6. AN UNDERTAKING MUST BE REGARDED AS HAVING PARTICIPATED IN AN AGREEMENT OR A CONCERTED PRACTICE CAPABLE OF AFFECTING TRADE BETWEEN MEMBER STATES AND AS HAVING THUS INFRINGED ARTICLE 85(1) OF THE TREATY IF THIS COULD HAVE BEEN THE RESULT OF THE CONDUCT OF ALL THE PARTICIPATING UNDERTAKINGS, IRRESPECTIVE OF THE EFFECT OF ITS INDIVIDUAL PARTICIPATION.

7. THE FACT THAT A DECISION IMPLEMENTING THE COMPETITION RULES MAKES NO REFERENCE TO THE HEARING OFFICER' S REPORT DOES NOT CONSTITUTE A BREACH OF ARTICLE 190 OF THE TREATY SINCE THAT REPORT, WHICH IS NOT REQUIRED BY ANY PROVISION TO BE PASSED ON TO THE ADVISORY COMMITTEE ON RESTRICTIVE PRACTICES AND DOMINANT POSITIONS OR TO THE COMMISSION, IS NOT AN OPINION WHICH THE COMMISSION IS REQUIRED TO OBTAIN WHEN TAKING A DECISION.

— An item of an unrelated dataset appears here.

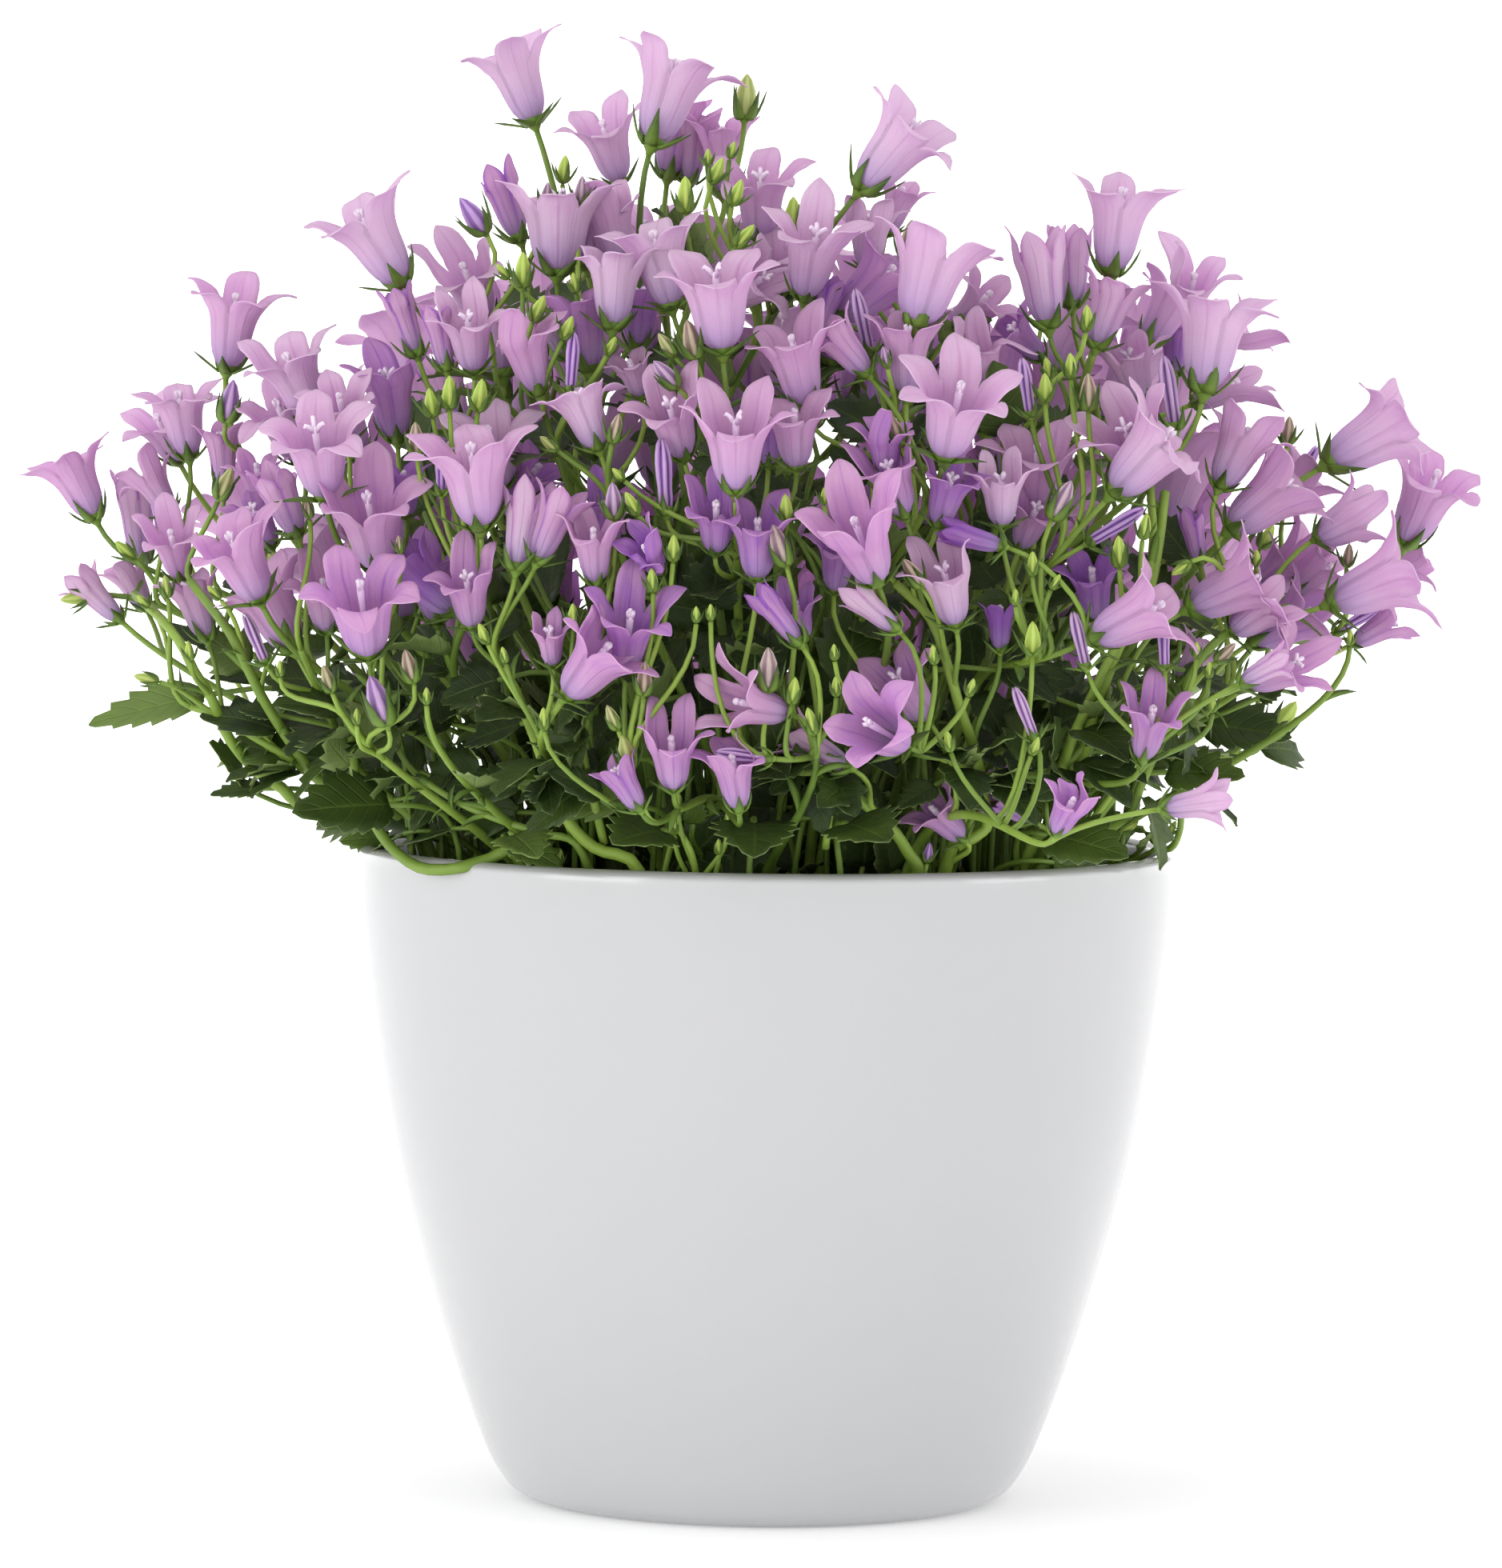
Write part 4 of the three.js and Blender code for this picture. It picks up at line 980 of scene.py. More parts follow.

8. WHEN IT IS A QUESTION OF DETERMINING THE AMOUNT OF FINE IMPOSED OWING TO A BREACH OF THE COMPETITION RULES OF THE TREATY, THE FACT THAT THE COMMISSION HAS IN THE PAST ALREADY FOUND AN UNDERTAKING GUILTY OF INFRINGING THE COMPETITION RULES AND PENALIZED IT FOR THAT INFRINGEMENT MAY BE TREATED AS AN AGGRAVATING FACTOR AS AGAINST THAT UNDERTAKING BUT THE ABSENCE OF ANY PREVIOUS INFRINGEMENT IS A NORMAL CIRCUMSTANCE WHICH THE COMMISSION DOES NOT HAVE TO TAKE INTO ACCOUNT AS A MITIGATING FACTOR.